Dennoch regte sich in der Bürgerschaft massiver Widerstand. Ende September 1987 forderten etwa 70 Demonstranten „Zur Hölle mit der Molke!“ Kritiker sahen die Gefahr, dass die Risiken der kontaminierten Molke verharmlost werden, der Bevölkerungswille ignoriert werde und das ungelöste Entsorgungsproblem letztendlich dazu führe, dass Lingen zu einer Art Entstrahlungszentrum werde. Einen Monat später erklärte Töpfer auf einer Bürgerversammlung auf der Wilhelmshöhe, dass das Molkepulver nur mit Zustimmung des Stadtrates kommen werde, in dem die das Verfahren befürwortende CDU allerdings die absolute Mehrheit bildete. Die Grünen forderten die Lingener daraufhin auf, ihre CDU-Vertreter im Stadtrat einfach mal anzurufen. Bürgeraufrufe erschienen in der Zeitung, und eine inzwischen gegründete „Bürgergemeinde gegen Strahlenmolke“ rief am 14. November zu einer Demonstration und Großkundgebung auf den Lingener Marktplatz. Es kamen – je nachdem, wen man fragt – zwischen 3000 und 6000 Menschen. Zugleich wurde ein Bürgerantrag initiiert, der schließlich von 11.442 Wahlberechtigten unterzeichnet wurde.

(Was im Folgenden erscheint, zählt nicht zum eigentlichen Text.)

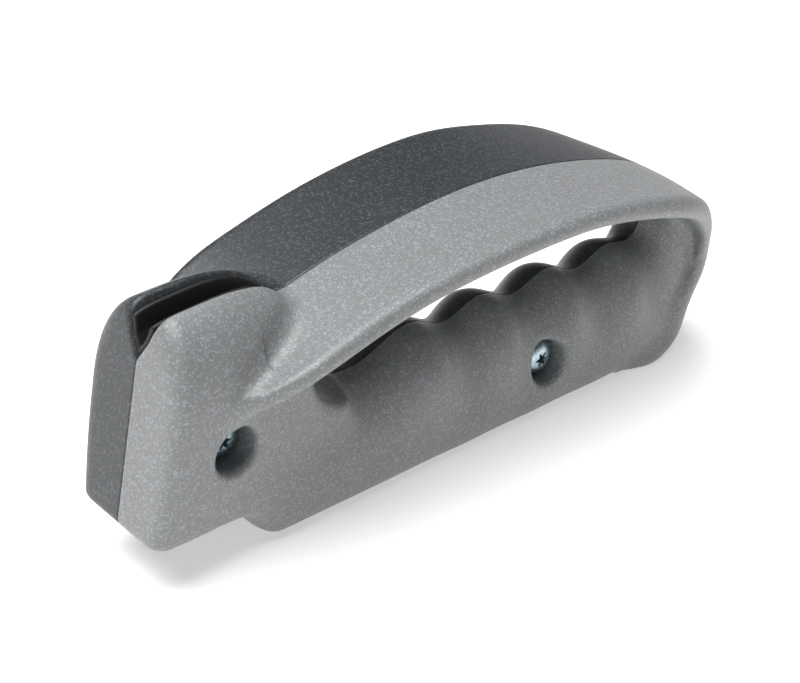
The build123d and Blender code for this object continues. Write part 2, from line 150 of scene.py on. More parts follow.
def guardTables():
    # signed height over the strap's middle line and the place along it, on a fine xz grid
    rows = np.array(guard["line"])
    run = np.concatenate([[0], np.cumsum(np.hypot(*np.diff(rows[:, :2], axis=0).T))])
    along = np.linspace(0, run[-1], 900)
    line = smoothLine(run, rows)(along)
    xs = np.arange(-76, 76, guard["tableStep"])
    zs = np.arange(-6, 56, guard["tableStep"])
    gx, gz = np.meshgrid(xs, zs, indexing="ij")
    points = np.stack([gx.ravel(), gz.ravel()], 1)
    height = np.zeros(len(points))
    place = np.zeros(len(points))
    past = np.full(len(points), -5.0)
    start, step = line[:-1, :2], np.diff(line[:, :2], axis=0)
    for low in range(0, len(points), 4000):
        part = points[low:low + 4000, None, :]
        free = ((part - start) * step).sum(2) / (step ** 2).sum(1)
        share = np.clip(free, 0, 1)
        off = part - start - share[..., None] * step
        far = (off ** 2).sum(2)
        best = far.argmin(1)
        pick = np.arange(len(best))
        off, share = off[pick, best], share[pick, best]
        length = np.hypot(*step[best].T)
        across = (step[best, 0] * off[:, 1] - step[best, 1] * off[:, 0]) / length
        over = np.maximum(free[pick, best] - 1, -free[pick, best]) * length
        ended = ((best == 0) | (best == len(step) - 1)) & (over > 0)
        height[low:low + 4000] = np.where(ended, across, np.sign(across) * np.sqrt(far[pick, best]))
        past[low:low + 4000] = np.where(ended, over, -5.0)
        place[low:low + 4000] = best + share
    return xs, zs, *(table.reshape(gx.shape) for table in (height, place, past)), line


guardGrid = guardTables()


def guardLook(table, x, z):
    # bilinear look into one of the tables
    step = guard["tableStep"]
    u = np.clip((x - guardGrid[0][0]) / step, 0, len(guardGrid[0]) - 1.001)
    v = np.clip((z - guardGrid[1][0]) / step, 0, len(guardGrid[1]) - 1.001)
    i, j = u.astype(int), v.astype(int)
    u, v = u - i, v - j
    return ((1 - u) * (1 - v) * table[i, j] + u * (1 - v) * table[i + 1, j]
            + (1 - u) * v * table[i, j + 1] + u * v * table[i + 1, j + 1])


def guardForm(x, y, z):
    height, place, past, line = guardGrid[2:]
    index = np.arange(len(line))
    where = guardLook(place, x, z)
    halfWidth, thick, dish = (np.interp(where, index, line[:, k]) for k in (2, 3, 4))
    rise = guardLook(height, x, z) - dish * (y / halfWidth) ** 2
    side = np.abs(y) - (halfWidth - thick)
    return np.maximum(np.hypot(np.maximum(side, 0), rise) - thick, guardLook(past, x, z))


def ridgeTop(x):
    # height of the grip's top and the share of a finger valley there
    first, last = grip["firstRidge"], grip["lastRidge"]
    valley = (1 - np.cos(2 * np.pi * (x - first) / grip["pitch"])) / 2
    valley = np.where(x > last, np.where(x > last + grip["pitch"] / 2, 1, valley), valley)
    index = ease(x, first, first - grip["indexReach"])
    top = grip["ridgeTop"] - np.where(x < first, grip["indexDepth"] * index, grip["fingerDepth"] * valley)
    flute = np.where(x < first, index, valley)
    start = last + grip["riseStart"]
    rise = np.clip((x - start) / (grip["end"] - start), 0, 1) ** grip["risePower"]
    return top + grip["endRise"] * rise, flute * (1 - rise)


def gripForm(x, y, z):
    top, flute = ridgeTop(x)
    bottom = grip["heelHeight"] * (1 - ease(x, grip["start"], grip["heelEnd"]))
    middle = bottom + (grip["ridgeTop"] - grip["fingerDepth"] * flute - bottom) * grip["middleShare"]
    fade = ease(z, *grip["fluteFade"])
    width = grip["halfWidth"] - (grip["halfWidth"] - grip["tailHalfWidth"]) * ease(x, *grip["narrowing"])
    width = width - grip["fluteDepth"] * flute * fade
    upper = z > middle
    land = np.where(upper, 0, grip["land"])
    across = np.maximum(np.abs(y) - land, 0) / (width - land)
    tall = np.where(upper, (z - middle) / (top - middle), (middle - z) / (middle - bottom))
    power = np.where(upper, grip["topPower"], grip["bottomPower"])
    total = np.maximum(across ** power + np.maximum(tall, 0) ** power, 0.02)
    size = total ** (1 / power)
    slopeY = across ** (power - 1) / (width - land)
    slopeZ = np.maximum(tall, 0) ** (power - 1) / np.where(upper, top - middle, middle - bottom)
    slope = total ** (1 / power - 1) * np.hypot(slopeY, slopeZ)
    body = (size - 1) / np.maximum(slope, 0.03)
    body = smoothMax(body, x - grip["end"], grip["endBlend"])
    return smoothMax(body, grip["start"] - x, grip["endBlend"])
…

Am 9. Dezember wurde der Bürgerantrag nach fast fünfstündiger Debatte in geheimer Abstimmung abgelehnt. 25 Stimmen – exakt der Stimmenumfang der CDU-Fraktion – votierten für die Molke, 12 Stimmen – der Stimmenumfang von SPD, Grüne und UWG – votierten gegen sie. Am 10. Juni 1988 schloss die Stadt mit dem Bundesumweltministerium, dem niedersächsischen Umweltministerium, der mit der Durchführung beauftragten Firma Noell und den VEW als Eigentümer des stillgelegten Kraftwerks einen Vertrag. Die Dekontamination sollte stattfinden, allerdings zunächst zur testweise für neun Monate und 40 Tonnen Molkepulver. Erst danach wurde auch die verbleibende Molke zur Reinigung freigegeben. 13 Millionen Mark waren für die Durchführung veranschlagt. 40 Millionen sind es schließlich geworden. Im Dezember 1990 erreichten die letzten sechs der 242 Eisenbahnwaggons Lingen, und so konnte die Dekontamination endlich abgeschlossen werden. Allerdings nicht von 5046 Tonnen, sondern nur von nicht einmal 5000 Tonnen. Wo der Rest geblieben ist, ist immer noch unklar. Danach wurde die Anlage jedenfalls wieder abgebaut. 178 Fässer Cäsium wurden in die Kernforschungsanlage Karlsruhe überführt, die zurückgebliebene und nach wie vor schwach radioaktive Molke ans Vieh verfüttert.